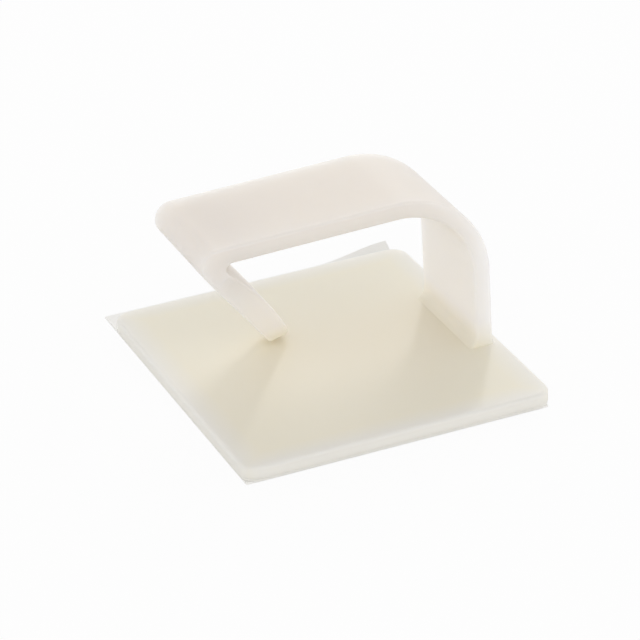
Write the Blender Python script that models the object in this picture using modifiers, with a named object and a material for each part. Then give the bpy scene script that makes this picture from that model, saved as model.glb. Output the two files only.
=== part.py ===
"""Adhesive cable clip: one moulded body, its adhesive tape and the release liner under it.

Metres, +Z up. The origin is on the liner's underside, below the middle of the base plate.
X runs along the strap from the open lip to the leg, Y is the way a cable lies in the clip.
"""
import bpy
import bmesh
from math import cos, pi, radians, sin, tan
from mathutils import Vector

MM = 0.001

# Base plate
BASE_LENGTH = 25.4 * MM
BASE_WIDTH = 28.4 * MM
BASE_THICKNESS = 1.0 * MM
BASE_CORNER_RADIUS = 1.5 * MM
BASE_EDGE_ROUND = 0.12 * MM

# Strap: a band of one thickness that leaves the plate as a leg and comes back as a lip
STRAP_WIDTH = 10.0 * MM
STRAP_THICKNESS = 1.4 * MM
STRAP_RISE = 14.0 * MM
STRAP_DROOP = radians(1.3)
STRAP_EDGE_ROUND = 0.16 * MM
LEG_SETBACK = 0.75 * MM
LEG_BEND_RADIUS = 7.4 * MM
LEG_FILLET_INSIDE = 1.0 * MM
LEG_FILLET_OUTSIDE = 0.35 * MM
NOSE_SETBACK = 1.12 * MM
NOSE_RADIUS = 1.4 * MM
NOSE_INNER_RADIUS = 0.5 * MM
STRAP_ROOT = 0.4 * MM

# Lip: curls down from the nose and is cut across, so that only one corner nears the plate
LIP_START_ANGLE = radians(47.0)
LIP_END_ANGLE = radians(61.0)
LIP_OUTER_ANGLE = radians(54.6)
LIP_STRAIGHT = 0.6 * MM
LIP_TIP_GAP = 0.35 * MM
LIP_TIP_WIDTH = 1.5 * MM
LIP_TIP_ROUND = 0.4 * MM
LIP_CUT_CLEARANCE = 0.1 * MM

# Adhesive tape and release liner
TAPE_THICKNESS = 0.2 * MM
TAPE_MARGIN = 0.3 * MM
TAPE_CORNER_RADIUS = 0.3 * MM
LINER_THICKNESS = 0.15 * MM
LINER_LEFT_MARGIN = 0.15 * MM
LINER_RIGHT_MARGIN = 0.45 * MM
LINER_FRONT_MARGIN = 0.25 * MM
LINER_TAB = 2.1 * MM
LINER_CURL_LENGTH = 6.4 * MM
LINER_CURL_RISE = 0.8 * MM
LINER_CURL_POWER = 1.5
LINER_CELLS = (26, 6)

ARC_STEP = radians(7.5)
ROUNDED_FROM = radians(40)
SHARP_FROM = radians(35)
FLAT_WITHIN = radians(0.2)
WELD_DISTANCE = 0.001 * MM
CUTTER_MARGIN = 3.0 * MM
FILLET_OVERLAP = 0.02 * MM

LINER_TOP = LINER_THICKNESS
TAPE_TOP = LINER_TOP + TAPE_THICKNESS
PLATE_TOP = TAPE_TOP + BASE_THICKNESS
LEG_FACE = BASE_LENGTH / 2 - LEG_SETBACK
NOSE_FACE = -BASE_LENGTH / 2 + NOSE_SETBACK


def clear_scene():
    for obj in list(bpy.data.objects):
        bpy.data.objects.remove(obj, do_unlink=True)


def new_collection(name):
    collection = bpy.data.collections.new(name)
    bpy.context.scene.collection.children.link(collection)
    return collection


def make_material(name, colour, roughness, metallic=0.0):
    material = bpy.data.materials.new(name)
    material.use_nodes = True
    shader = material.node_tree.nodes["Principled BSDF"]
    shader.inputs["Base Color"].default_value = (*colour, 1.0)
    shader.inputs["Roughness"].default_value = roughness
    shader.inputs["Metallic"].default_value = metallic
    return material


def arc_points(centre, radius, start, end):
    """Points on an arc, both ends included."""
    steps = max(3, round(abs(end - start) / ARC_STEP))
    angles = [start + (end - start) * i / steps for i in range(steps + 1)]
    return [(centre[0] + radius * cos(a), centre[1] + radius * sin(a)) for a in angles]


def rounded_rectangle(x0, x1, y0, y1, radius):
    corners = (
        (x1 - radius, y1 - radius, 0.0),
        (x0 + radius, y1 - radius, pi / 2),
        (x0 + radius, y0 + radius, pi),
        (x1 - radius, y0 + radius, 3 * pi / 2),
    )
    outline = []
    for x, y, start in corners:
        outline += arc_points((x, y), radius, start, start + pi / 2)
    return outline


def extruded_outline(name, outline, thickness):
    """Closed solid from a flat outline, extruded evenly to both sides of its own plane."""
    curve = bpy.data.curves.new(name + "_outline", "CURVE")
    curve.dimensions = "2D"
    curve.fill_mode = "BOTH"
    curve.extrude = thickness / 2
    spline = curve.splines.new("POLY")
    spline.points.add(len(outline) - 1)
    for point, (x, y) in zip(spline.points, outline):
        point.co = (x, y, 0.0, 1.0)
    spline.use_cyclic_u = True
    drawing = bpy.data.objects.new(name + "_drawing", curve)
    bpy.context.scene.collection.objects.link(drawing)
    depsgraph = bpy.context.evaluated_depsgraph_get()
    mesh = bpy.data.meshes.new_from_object(drawing.evaluated_get(depsgraph))
    bpy.data.objects.remove(drawing, do_unlink=True)
    bm = bmesh.new()
    bm.from_mesh(mesh)
    bmesh.ops.remove_doubles(bm, verts=bm.verts, dist=WELD_DISTANCE)
    bmesh.ops.dissolve_limit(bm, angle_limit=FLAT_WITHIN, verts=bm.verts, edges=bm.edges)
    bmesh.ops.recalc_face_normals(bm, faces=bm.faces)
    bm.to_mesh(mesh)
    bm.free()
    mesh.name = name
    return bpy.data.objects.new(name, mesh)


def add_edge_round(obj, width):
    bevel = obj.modifiers.new("edge_round", "BEVEL")
    bevel.width = width
    bevel.segments = 2
    bevel.limit_method = "ANGLE"
    bevel.angle_limit = ROUNDED_FROM
    return bevel


def shade(obj):
    obj.data.shade_smooth()
    obj.data.set_sharp_from_angle(angle=SHARP_FROM)


class FacePath:
    """One face of the bent strap, drawn in the XZ plane by straight runs and arcs."""

    def __init__(self, x, z, heading):
        self.points = [(x, z)]
        self.heading = heading

    def line(self, length):
        x, z = self.points[-1]
        self.points.append((x + length * cos(self.heading), z + length * sin(self.heading)))

    def turn(self, radius, angle):
        """Arc of the given radius; a positive angle turns to the left."""
        x, z = self.points[-1]
        to_centre = self.heading + (pi / 2 if angle > 0 else -pi / 2)
        centre = (x + radius * cos(to_centre), z + radius * sin(to_centre))
        self.points += arc_points(centre, radius, to_centre + pi, to_centre + pi + angle)[1:]
        self.heading += angle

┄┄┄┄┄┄

Instruction:
Exactly as written, please reproduce the lines from the first line of the data to the line containing "STRAP_ROOT = 0.4 * MM", inclusive, and nothing else.

Reply to the exercise:
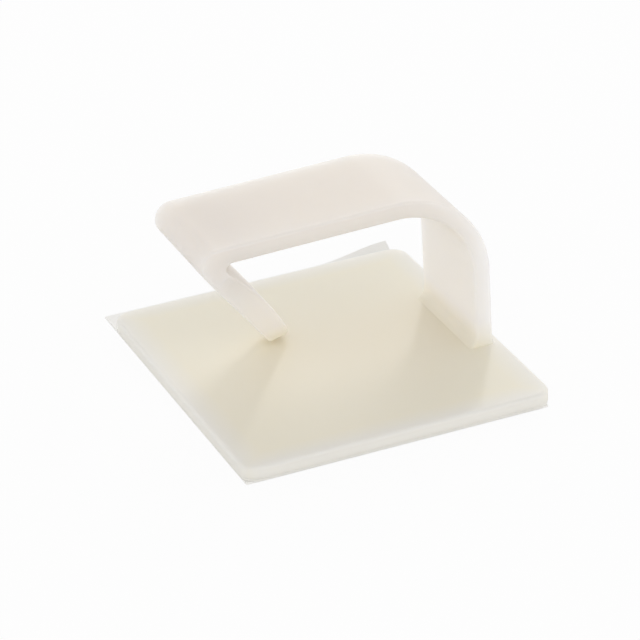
Write the Blender Python script that models the object in this picture using modifiers, with a named object and a material for each part. Then give the bpy scene script that makes this picture from that model, saved as model.glb. Output the two files only.
=== part.py ===
"""Adhesive cable clip: one moulded body, its adhesive tape and the release liner under it.

Metres, +Z up. The origin is on the liner's underside, below the middle of the base plate.
X runs along the strap from the open lip to the leg, Y is the way a cable lies in the clip.
"""
import bpy
import bmesh
from math import cos, pi, radians, sin, tan
from mathutils import Vector

MM = 0.001

# Base plate
BASE_LENGTH = 25.4 * MM
BASE_WIDTH = 28.4 * MM
BASE_THICKNESS = 1.0 * MM
BASE_CORNER_RADIUS = 1.5 * MM
BASE_EDGE_ROUND = 0.12 * MM

# Strap: a band of one thickness that leaves the plate as a leg and comes back as a lip
STRAP_WIDTH = 10.0 * MM
STRAP_THICKNESS = 1.4 * MM
STRAP_RISE = 14.0 * MM
STRAP_DROOP = radians(1.3)
STRAP_EDGE_ROUND = 0.16 * MM
LEG_SETBACK = 0.75 * MM
LEG_BEND_RADIUS = 7.4 * MM
LEG_FILLET_INSIDE = 1.0 * MM
LEG_FILLET_OUTSIDE = 0.35 * MM
NOSE_SETBACK = 1.12 * MM
NOSE_RADIUS = 1.4 * MM
NOSE_INNER_RADIUS = 0.5 * MM
STRAP_ROOT = 0.4 * MM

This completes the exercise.